- [REQUEST]: In the listing below, find the line with "const bailPinReach = 1.3;", then repeat exactly every line from the top through that one.
-*-*-
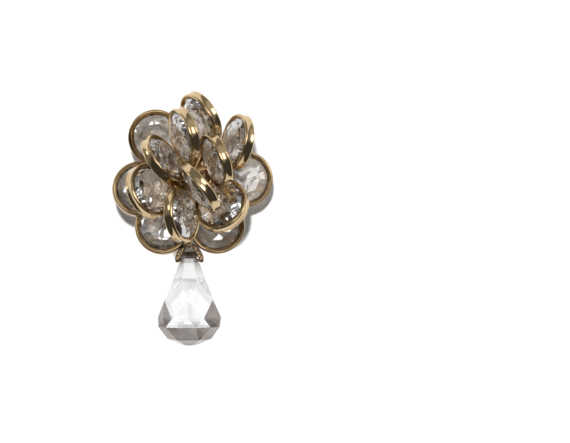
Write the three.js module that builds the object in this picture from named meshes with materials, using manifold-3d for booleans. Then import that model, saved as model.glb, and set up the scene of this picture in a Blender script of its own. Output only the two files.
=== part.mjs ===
// Crystal cluster drop earring that lies on its ear clip.
// Millimetres. X is the width, -Y points to the drop, +Z is up from the surface that it lies on.
// The origin is on the cluster's axis, in the flat underside of the ear clip.

import * as THREE from 'three';
import { mergeVertices } from 'three/addons/utils/BufferGeometryUtils.js';
import Module from 'manifold-3d';

// Gaps between pieces
const seatGap = 0.3;
const stoneGap = 0.2;
const seatShare = 0.75;
const bailGap = 0.22;

// Round channel setting that holds each crystal, open at the back
const bezelRadius = 6.0;
const bezelHeight = 2.2;
const bezelWall = 0.5;
const lipReach = 0.45;
const lipThickness = 0.35;
const bezelSides = 24;

// Round crystal, cut alike on both faces but for a smaller flat at the back
const girdleThickness = 0.5;
const crownHeight = 1.5;
const pavilionDepth = 1.5;

// Ear clip: one bent strip with two leaves
const clipWidth = 7.6;
const clipThickness = 0.75;
const clipLeafLength = 13.5;
const clipForward = 7.0;
const lobeGap = 2.3;

// Back plate, dome and wire stems that carry the settings
const plateRadius = 5.4;
const plateThickness = 0.9;
const domeRadius = 3.8;
const domeHeight = 4.4;
const stemRadius = 0.75;
const stemBite = 0.3;

// Faceted drop, cross-drilled for the bail's pins
const dropLength = 20.1;
const dropRadius = 6.8;
const drillRadius = 0.65;
const drillDepth = 1.9;

// Hang loop on the cluster and pinch bail on the drop
const hangOffset = -0.1;
const hangWireRadius = 0.35;
const hangLoopRadius = 1.9;
const bailThickness = 0.65;
const bailDepth = 1.5;
const bailTipLength = 0.5;
const bailPinRadius = 0.38;
const bailPinReach = 1.3;

// Places of the settings. The azimuth is in degrees from +X. The reach from the axis and the rise above
// the cluster's level are shares of the bezel's radius. The crystal's face leans by the tilt, in degrees,
// towards the azimuth in the lean column.
const settings = [
  { name: 'crystal_outer_1', azimuth: 135, reach: 1.84, rise: 0.03, lean: 300, tilt: 8 },
  { name: 'crystal_outer_2', azimuth: 197, reach: 1.94, rise: 0.20, lean: 40, tilt: 14 },
  { name: 'crystal_outer_3', azimuth: 241, reach: 2.19, rise: -0.12, lean: 110, tilt: 10 },
  { name: 'crystal_outer_4', azimuth: 295, reach: 2.07, rise: -0.05, lean: 340, tilt: 6 },
  { name: 'crystal_outer_5', azimuth: 354, reach: 1.90, rise: -0.10, lean: 0, tilt: 0 },
  { name: 'crystal_outer_6', azimuth: 34, reach: 1.96, rise: 0.77, lean: 170, tilt: 62 },
  { name: 'crystal_outer_7', azimuth: 80, reach: 1.97, rise: 0.67, lean: 211, tilt: 62 },
  { name: 'crystal_inner_1', azimuth: 99.5, reach: 1.32, rise: 1.33, lean: 197, tilt: 67 },
  { name: 'crystal_inner_2', azimuth: 155, reach: 1.05, rise: 1.26, lean: 35, tilt: 70 },
  { name: 'crystal_inner_3', azimuth: 204, reach: 1.57, rise: 1.02, lean: 25, tilt: 50 },
  { name: 'crystal_inner_4', azimuth: 258, reach: 1.51, rise: 1.20, lean: 7, tilt: 64 },
  { name: 'crystal_inner_5', azimuth: 313, reach: 1.58, rise: 0.82, lean: 130, tilt: 34 },
  { name: 'crystal_inner_6', azimuth: 302, reach: 0.66, rise: 1.87, lean: 218, tilt: 78 },
  { name: 'crystal_inner_7', azimuth: 25, reach: 1.00, rise: 1.30, lean: 200, tilt: 70 },
];

// Facet rows of a crystal from its table down. The radius is a share of the girdle's, the height a share
// of the crown's height or the pavilion's depth, and the turn a share of one corner's step.
const crownRows = [
  { radius: 0.52, height: 1, corners: 8, turn: 0 },
  { radius: 0.74, height: 0.66, corners: 8, turn: 0.5 },
  { radius: 1, height: 0, corners: 16, turn: 0 },
];
const pavilionRows = [
  { radius: 1, height: 0, corners: 16, turn: 0 },
  { radius: 0.62, height: 0.55, corners: 8, turn: 0.5 },
  { radius: 0.26, height: 1, corners: 8, turn: 0 },
];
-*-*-
- [CORRECT ANSWER]:
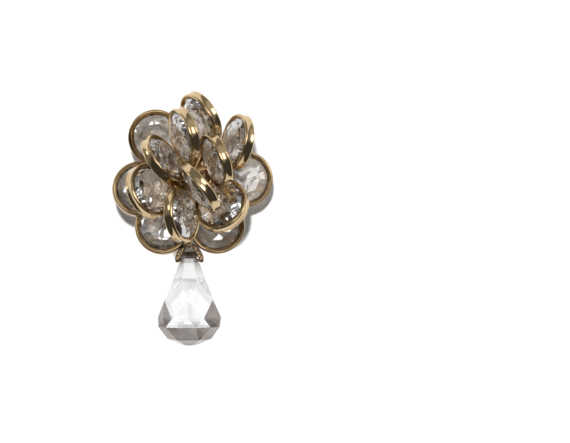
Write the three.js module that builds the object in this picture from named meshes with materials, using manifold-3d for booleans. Then import that model, saved as model.glb, and set up the scene of this picture in a Blender script of its own. Output only the two files.
=== part.mjs ===
// Crystal cluster drop earring that lies on its ear clip.
// Millimetres. X is the width, -Y points to the drop, +Z is up from the surface that it lies on.
// The origin is on the cluster's axis, in the flat underside of the ear clip.

import * as THREE from 'three';
import { mergeVertices } from 'three/addons/utils/BufferGeometryUtils.js';
import Module from 'manifold-3d';

// Gaps between pieces
const seatGap = 0.3;
const stoneGap = 0.2;
const seatShare = 0.75;
const bailGap = 0.22;

// Round channel setting that holds each crystal, open at the back
const bezelRadius = 6.0;
const bezelHeight = 2.2;
const bezelWall = 0.5;
const lipReach = 0.45;
const lipThickness = 0.35;
const bezelSides = 24;

// Round crystal, cut alike on both faces but for a smaller flat at the back
const girdleThickness = 0.5;
const crownHeight = 1.5;
const pavilionDepth = 1.5;

// Ear clip: one bent strip with two leaves
const clipWidth = 7.6;
const clipThickness = 0.75;
const clipLeafLength = 13.5;
const clipForward = 7.0;
const lobeGap = 2.3;

// Back plate, dome and wire stems that carry the settings
const plateRadius = 5.4;
const plateThickness = 0.9;
const domeRadius = 3.8;
const domeHeight = 4.4;
const stemRadius = 0.75;
const stemBite = 0.3;

// Faceted drop, cross-drilled for the bail's pins
const dropLength = 20.1;
const dropRadius = 6.8;
const drillRadius = 0.65;
const drillDepth = 1.9;

// Hang loop on the cluster and pinch bail on the drop
const hangOffset = -0.1;
const hangWireRadius = 0.35;
const hangLoopRadius = 1.9;
const bailThickness = 0.65;
const bailDepth = 1.5;
const bailTipLength = 0.5;
const bailPinRadius = 0.38;
const bailPinReach = 1.3;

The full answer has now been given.